Cobouw: Bouwkosten dalen eind 2020 met ruim 11 %
Een economie die net geleden heeft onder een lockdown als gevolg van een virusuitbraak vraagt om speciale aandacht en zorg van ons allemaal. Je wilt dan, althans dat vinden wij, met de grootst mogelijke zorg berichten over de status van de economie. Angst is altijd een slechte raadgever, maar bewust mensen bang maken voor gevolgen van een lockdown als we net weer aan het opkrabbelen zijn, is wel een hele slechte timing. Van een gerenommeerd instituut als Cobouw mogen we toch wel de grootst mogelijke zorg verwachten. Dit is op zijn minst een maatschappelijke verantwoording die Cobouw ten volle zou moeten dragen. Het verschijnen van dit bericht in de Cobouw heeft ons dan ook verbaasd en erg boos gemaakt. Dus onze maatschappelijke verantwoordelijkheid nemend, vinden wij het hoog tijd om zelf in de pen te klimmen.
Misschien wel helemaal geen daling!
Volgens het artikel in de Cobouw op 16 juni jl. dalen de bouwkosten in 2020 met 11% ten opzichte van het hoogtepunt dit jaar. Is deze verwachting realistisch?
Schaarste in de markt en aangescherpte regelgeving hebben in de afgelopen jaren geleid tot een aanmerkelijke stijging van de bouwkosten. Daarnaast heeft de regelgeving op het gebied van energieprestatie geleid tot een aanmerkelijke stijging van de installatiekosten. De impact van de regelgeving op de kosten laat zich goed voorspellen. Het moment van wijzigingen in de balans tussen vraag en aanbod en de daarmee gepaard gaande impact op de kosten zijn altijd een stuk lastiger te voorspellen. Zijn de gevolgen van COVID-19 op de bouwkosten dan überhaupt wel te voorspellen?

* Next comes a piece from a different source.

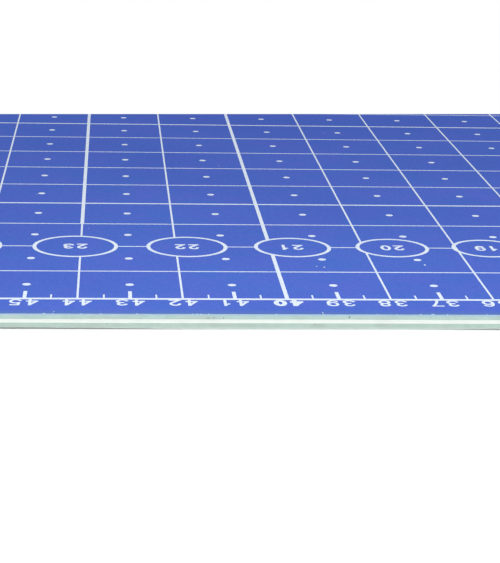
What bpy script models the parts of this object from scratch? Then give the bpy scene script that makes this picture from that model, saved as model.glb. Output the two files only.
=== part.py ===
"""Self-healing cutting mat: five bonded plies with a white centimetre grid printed on the top one.

Metres, +Z up. The origin is the middle of the underside and X runs along the mat. Both printed scales
start at the corner at +X and +Y, so their centimetres grow towards -X and -Y.
"""

import math

import bpy

# Printed scale
SCALE_LENGTH = 0.880
SCALE_WIDTH = 0.580
GRID_PITCH = 0.020
LINES_PER_BOLD = 5
FINE_CROSS_LINE = 0.00041
FINE_LONG_LINE = 0.00048
BOLD_LINE = 0.00080
BORDER_LINE = 0.00100
CENTRE_LINE_FINE_END = 0.060
TICK_LENGTH = 0.0052
TICK_WIDTH = 0.00072

# Row of number rings, on the line this many cells inside the near border. The rings swell away
# from a point beyond the scale's zero: each is one ratio larger, and further from it, than the last.
RING_ROW_CELL_COUNT = 2
RING_POINT_BEYOND_ZERO = 0.0668
FIRST_RING_DISTANCE = 0.1790
RING_SIZE_RATIO = 1.04855
RING_RADIUS_SHARE = 0.01687
RING_STROKE = 0.00081
RING_STEPS = 20

# Plies
EDGE_MARGIN = 0.010
CORNER_RADIUS = 0.006
CORNER_STEPS = 8
FILM_THICKNESS = 0.00015
LOWER_HEALING_THICKNESS = 0.00107
CORE_THICKNESS = 0.00073
UPPER_HEALING_THICKNESS = 0.00086
BOND_GAP = 0.00001
INK_THICKNESS = 0.00002

MAT_LENGTH = SCALE_LENGTH + 2 * EDGE_MARGIN
MAT_WIDTH = SCALE_WIDTH + 2 * EDGE_MARGIN

# Blender's fill drops faces thinner than about 0.03 units, so outlines are drawn in millimetres
# and their objects scaled back to metres.
DRAWN_UNIT = 0.001

# Each finish is a linear colour and a roughness.
BLUE_FILM = ((0.095, 0.162, 0.638), 0.45)
PALE_FILM = ((0.578, 0.723, 0.680), 0.50)
PALE_GREEN_SHEET = ((0.503, 0.665, 0.630), 0.55)
WHITE_CORE = ((0.855, 0.930, 0.887), 0.50)
WHITE_INK = ((0.687, 0.831, 0.930), 0.50)


def clear_scene():
    for obj in list(bpy.data.objects):
        bpy.data.objects.remove(obj)


def new_material(name, finish):
    colour, roughness = finish
    material = bpy.data.materials.new(name)
    material.use_nodes = True
    shader = material.node_tree.nodes["Principled BSDF"]
    shader.inputs["Base Color"].default_value = (*colour, 1.0)
    shader.inputs["Roughness"].default_value = roughness
    shader.inputs["Metallic"].default_value = 0.0
    return material


def flat_plate(name, outlines, thickness, low, material, collection):
    """A plate whose underside is at low. Each outline inside the first one is a hole."""
    curve = bpy.data.curves.new(name, "CURVE")
    curve.dimensions = "2D"
    curve.fill_mode = "BOTH"
    curve.extrude = thickness / 2 / DRAWN_UNIT
    for outline in outlines:
        spline = curve.splines.new("POLY")
        spline.points.add(len(outline) - 1)
        for point, (x, y) in zip(spline.points, outline):
            point.co = (x / DRAWN_UNIT, y / DRAWN_UNIT, 0.0, 1.0)
        spline.use_cyclic_u = True
    curve.materials.append(material)
    plate = bpy.data.objects.new(name, curve)
    plate.scale = (DRAWN_UNIT, DRAWN_UNIT, DRAWN_UNIT)
    plate.location.z = low + thickness / 2
    collection.objects.link(plate)
    return plate


def rounded_rectangle(length, width, radius):
    points = []
    for quarter, (side_x, side_y) in enumerate(((1, 1), (-1, 1), (-1, -1), (1, -1))):
        centre_x = side_x * (length / 2 - radius)
        centre_y = side_y * (width / 2 - radius)
        for step in range(CORNER_STEPS + 1):
            angle = math.radians(90) * (quarter + step / CORNER_STEPS)
            points.append((centre_x + radius * math.cos(angle), centre_y + radius * math.sin(angle)))
    return points


def circle(x, y, radius):
    return [
        (
            x + radius * math.cos(math.tau * step / RING_STEPS),
            y + radius * math.sin(math.tau * step / RING_STEPS),
        )
        for step in range(RING_STEPS)
    ]


def number_rings():
    """Centre along X and centreline radius of each ring that fits, in the order of their numbers."""
    point = SCALE_LENGTH / 2 + RING_POINT_BEYOND_ZERO
    room = point + SCALE_LENGTH / 2 - TICK_LENGTH
    rings = []
    distance = FIRST_RING_DISTANCE
    while distance * (1 + RING_RADIUS_SHARE) < room:
        rings.append((point - distance, distance * RING_RADIUS_SHARE))
        distance *= RING_SIZE_RATIO
    return rings


def whole_cells(extent):
    return math.floor(round(extent / GRID_PITCH, 6))


def ring_row_place():
    """The ring row's Y, which is that of the grid line it replaces."""
    cells_from_zero = whole_cells(SCALE_WIDTH) - RING_ROW_CELL_COUNT
    return SCALE_WIDTH / 2 - cells_from_zero * GRID_PITCH


def grid_lines(extent, fine_line):
    """Place and half width of each printed line between two border lines."""
    lines = []
    for number in range(1, whole_cells(extent) + 1):
        place = extent / 2 - number * GRID_PITCH
        width = fine_line if number % LINES_PER_BOLD else BOLD_LINE
        if place + extent / 2 > BORDER_LINE + width:
            lines.append((place, width / 2))
    return lines


# A profile lists (distance along a line, half its width there), from one end to the other.


def even_profile(start, end, half_width):
    return [(start, half_width), (end, half_width)]


def centre_profile(start, end):
    """Fine near both border lines and bold between."""
    low = start + CENTRE_LINE_FINE_END
    high = end - CENTRE_LINE_FINE_END
    fine = FINE_CROSS_LINE / 2
    bold = BOLD_LINE / 2
    return [(start, fine), (low, fine), (low, bold), (high, bold), (high, fine), (end, fine)]


def ringed_profile(start, end, half_width, rings):
    """A line that swells into the outer edge of each ring on it."""
    points = [(start, half_width)]
    for centre, radius in sorted(rings):
        outer = radius + RING_STROKE / 2
        meet = math.asin(half_width / outer)
        steps = RING_STEPS // 2
        for step in range(steps + 1):
            angle = meet + (math.pi - 2 * meet) * step / steps
            points.append((centre - outer * math.cos(angle), outer * math.sin(angle)))
    points.append((end, half_width))
    return points


def half_width_at(profile, distance):
    for (start, half_width), (end, _) in zip(profile, profile[1:]):
        if start <= distance <= end and start < end:
            return half_width
    return profile[-1][1]


def part_of(profile, start, end):
    inside = [point for point in profile if start < point[0] < end]
    first = (start, half_width_at(profile, start))
    last = (end, half_width_at(profile, end))
    return [first, *inside, last]


def ring_gap(place, half_width, rings):
    """Half the length that a ring blanks out of a line crossing the ring row, or nothing."""
    for centre, radius in rings:
        offset = max(0.0, abs(place - centre) - half_width)
        if offset < radius - RING_STROKE:
            return math.sqrt(radius**2 - offset**2)
    return None


def stub_points(place, profile):
    """A line end or tick that stands on a border line, from its left foot round to its right foot."""
    left = [(place - half_width, distance) for distance, half_width in profile]
    right = [(place + half_width, distance) for distance, half_width in reversed(profile)]
    return left + right


def ladder_outlines(span, reach, lines, low_stubs, high_stubs):
    """A frame of border lines, span across by reach along, with whole lines between its two rails.

    lines holds (place, profile). low_stubs and high_stubs hold the same, for what stands on the rail
    at -reach / 2 or hangs from the one at +reach / 2, each profile starting at its rail.
    """
    half_border = BORDER_LINE / 2
    outer_u = span / 2 + half_border
    outer_v = reach / 2 + half_border
    outlines = [[(-outer_u, -outer_v), (outer_u, -outer_v), (outer_u, outer_v), (-outer_u, outer_v)]]
    border = even_profile(half_border - reach / 2, reach / 2 - half_border, half_border)
    posts = [(-span / 2, border), *sorted(lines), (span / 2, border)]
    for (low_u, low_line), (high_u, high_line) in zip(posts, posts[1:]):
        window = [(low_u + half_width, distance) for distance, half_width in low_line]
        for place, profile in sorted(high_stubs):
            if low_u < place < high_u:
                window += stub_points(place, profile)
        window += [(high_u - half_width, distance) for distance, half_width in reversed(high_line)]
        for place, profile in sorted(low_stubs, reverse=True):
            if low_u < place < high_u:
                window += reversed(stub_points(place, profile))
        outlines.append(window)
    return outlines


def tick_stubs(extent, rail):
    """Ticks on a border line at the middle of each cell. rail is signed and they point to 0."""
    inward = -math.copysign(1.0, rail)
    foot = rail + inward * BORDER_LINE / 2
    tip = rail + inward * TICK_LENGTH
    first = extent / 2 - GRID_PITCH / 2
    places = [first - number * GRID_PITCH for number in range(whole_cells(extent))]
    return [(place, even_profile(foot, tip, TICK_WIDTH / 2)) for place in places]


def cross_line_outlines(rings):
    """Border, lines across the mat, and ticks on the two long border lines."""
    rail = SCALE_WIDTH / 2
    ring_row = ring_row_place()
    foot = rail - BORDER_LINE / 2
    whole = []
    low_stubs = tick_stubs(SCALE_LENGTH, -rail)
    high_stubs = tick_stubs(SCALE_LENGTH, rail)
    lines = [
        (place, even_profile(-foot, foot, half_width))
        for place, half_width in grid_lines(SCALE_LENGTH, FINE_CROSS_LINE)
        if abs(place) > BOLD_LINE
    ]
    lines.append((0.0, centre_profile(-foot, foot)))
    for place, profile in lines:
        gap = ring_gap(place, half_width_at(profile, ring_row), rings)
        if gap is None:
            whole.append((place, profile))
        else:
            low_stubs.append((place, part_of(profile, -foot, ring_row - gap)))
            high_stubs.append((place, part_of(profile, ring_row + gap, foot)[::-1]))
    return ladder_outlines(SCALE_LENGTH, SCALE_WIDTH, whole, low_stubs, high_stubs)


def long_line_outlines(rings):
    """Border, lines along the mat, ticks on the two short border lines, and the ring row.

    Drawn a quarter turn back, so that x here is the mat's Y and y here is its -X.
    """
    rail = SCALE_LENGTH / 2
    ring_row = ring_row_place()
    foot = rail - BORDER_LINE / 2
    threaded = [(-centre, radius) for centre, radius in rings]
    lines = [
        (place, even_profile(-foot, foot, half_width))
        for place, half_width in grid_lines(SCALE_WIDTH, FINE_LONG_LINE)
        if abs(place - ring_row) > BOLD_LINE
    ]
    lines.append((ring_row, ringed_profile(-foot, foot, FINE_LONG_LINE / 2, threaded)))
    low_ticks = tick_stubs(SCALE_WIDTH, -rail)
    high_ticks = tick_stubs(SCALE_WIDTH, rail)
    outlines = ladder_outlines(SCALE_WIDTH, SCALE_LENGTH, lines, low_ticks, high_ticks)
    for centre, radius in threaded:
        outlines.append(circle(ring_row, centre, radius - RING_STROKE / 2))
    return outlines


def build_plies(collection):
    """Stacks the plies from the underside up, each a bond line above the last. Gives the top."""
    blue = new_material("blue_film", BLUE_FILM)
    pale = new_material("pale_film", PALE_FILM)
    healing = new_material("pale_green_sheet", PALE_GREEN_SHEET)
    core = new_material("white_core", WHITE_CORE)
    stack = (
        ("bottom_film", FILM_THICKNESS, pale),
        ("lower_healing_sheet", LOWER_HEALING_THICKNESS, healing),
        ("core_sheet", CORE_THICKNESS, core),
        ("upper_healing_sheet", UPPER_HEALING_THICKNESS, healing),
        ("top_film", FILM_THICKNESS, blue),
    )
    outline = rounded_rectangle(MAT_LENGTH, MAT_WIDTH, CORNER_RADIUS)
    low = 0.0
    for name, thickness, material in stack:
        flat_plate(name, [outline], thickness, low, material, collection)
        low += thickness + BOND_GAP
    return low


def build_print(collection, low):
    ink = new_material("white_ink", WHITE_INK)
    rings = number_rings()
    flat_plate("cross_lines_ink", cross_line_outlines(rings), INK_THICKNESS, low, ink, collection)
    low += INK_THICKNESS + BOND_GAP
    long_lines = flat_plate(
        "long_lines_ink", long_line_outlines(rings), INK_THICKNESS, low, ink, collection
    )
    long_lines.rotation_euler.z = math.radians(90)


def main():
    clear_scene()
    collection = bpy.data.collections.new("cutting_mat")
    bpy.context.scene.collection.children.link(collection)
    top = build_plies(collection)
    build_print(collection, top)


main()
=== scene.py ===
"""Looks of the self-healing cutting mat: plies with cut edges, printed scale, stage and camera.

Metres, +Z up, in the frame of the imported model. Both printed scales start at the corner at +X and
+Y, and their numerals stand upright for someone at the +Y side.
"""

import math
import random

import bpy
from mathutils import Matrix, Vector, noise
from mathutils.geometry import delaunay_2d_cdt


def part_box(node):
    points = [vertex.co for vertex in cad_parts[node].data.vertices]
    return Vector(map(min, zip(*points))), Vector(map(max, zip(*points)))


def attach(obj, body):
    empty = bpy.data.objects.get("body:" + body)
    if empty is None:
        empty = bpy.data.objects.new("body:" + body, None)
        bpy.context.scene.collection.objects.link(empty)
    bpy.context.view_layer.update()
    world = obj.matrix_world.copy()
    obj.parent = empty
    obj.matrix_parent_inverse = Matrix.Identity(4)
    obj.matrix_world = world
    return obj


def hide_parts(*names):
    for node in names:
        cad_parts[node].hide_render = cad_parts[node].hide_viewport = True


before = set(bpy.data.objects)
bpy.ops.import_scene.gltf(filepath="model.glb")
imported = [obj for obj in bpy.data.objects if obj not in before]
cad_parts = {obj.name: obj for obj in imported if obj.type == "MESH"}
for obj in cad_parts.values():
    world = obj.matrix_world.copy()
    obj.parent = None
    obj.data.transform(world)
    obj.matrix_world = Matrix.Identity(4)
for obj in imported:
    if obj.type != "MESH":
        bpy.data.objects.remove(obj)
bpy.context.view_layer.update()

BODY = "root"
MM = 0.001
UP = Vector((0, 0, 1))
NEAR_WAY = Vector((0, -1))

# How Blender's triangulation fills outlines, which it gets in millimetres
FILL_INSIDE = 1
FILL_TOLERANCE = 1e-3

# Printed scale, in metres
BORDER_LINE = 0.00100
FINE_CROSS_LINE = 0.00041
FINE_LONG_LINE = 0.00048
BOLD_LINE = 0.00080
GRID_PITCH = 0.020
CENTIMETRE = 0.010
COUNT_DIGITS = 4
LINES_PER_BOLD = 5
HALF_CENTIMETRES_PER_CELL = round(2 * GRID_PITCH / CENTIMETRE)
CENTRE_LINE_FINE_END = 0.060
TICK_LENGTH = 0.0052
TICK_WIDTH = 0.00072
HALF_TICK_LENGTH = 0.0029
HALF_TICK_WIDTH = 0.00032
DOT_RADIUS = 0.00083
DOT_STEPS = 20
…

De bouwsector is een laat-cyclische sector waardoor economische veranderingen vertraagd doorwerken. Hoewel de impact per segment kan verschillen, is de verwachting van toonaangevende onderzoekers dat ook de bouwsector geraakt zal worden. De impact is afhankelijk van de verdere economische ontwikkeling die zich op dit moment lastig laat voorspellen. Dat blijkt wel uit de ramingen van De Nederlandsche Bank (DNB) die spreken van “een variatie in krimp van het bbp in 2020 tussen 3,4% in het milde scenario tot 11,8% in het zware scenario”. De overheid speelt als investeerder een belangrijke rol in de toekomst van de sector en daarmee ook het toekomstige prijsniveau. Kortom, er zijn veel onzekerheden waardoor wij de in de Cobouw vermelde verwachting weinig realistisch vinden. We zijn immers niet in oorlog, maar komen uit een lockdown. Een situatie waarin iedereen tijdelijk een lagere productie heeft gehad. De vraag is niet verdwenen en schaarste is gelijk aan voor de lockdown. Het zou dus maar zo kunnen dat het laat-cyclische karakter een dempende werking heeft op veranderingen van het prijsniveau in de bouwsector. Hierdoor kunnen de prijzen heel licht dalen of misschien wel helemaal niet. Sterker nog, een vraagstijging is ook zomaar mogelijk. Immers de virusuitbraak leidt tot nieuwe economische modellen. Bijvoorbeeld als gevolg van de 1,5m samenleving en toekomstige andere maatregelen in relatie tot het gebruik van huisvesting. Ook de stijging in vraag naar zorgcapaciteit en dus ook bouwprojecten hiervoor is een gevolg. Dit alles nog los van het eeuwigdurende woningtekort.
Wat is de verwachting?
Het advies dat wij onze opdrachtgevers in ieder geval geven, is om zich niet te laten beïnvloeden door glazen bollen en schreeuwende krantenkoppen, maar vooral strak te (blijven) sturen op de bouw- en installatiekosten in projecten. Natuurlijk moet je stil staan bij de actualiteit van de ontwikkelingen, maar met vraagstukken die wij als branche met een groeiende wereldpopulatie mensen naar 10 miljard in 2050 hebben op te lossen, lijkt het ons onzinnig projecten nu uit te stellen, omdat de prijs “straks” mogelijk lager is.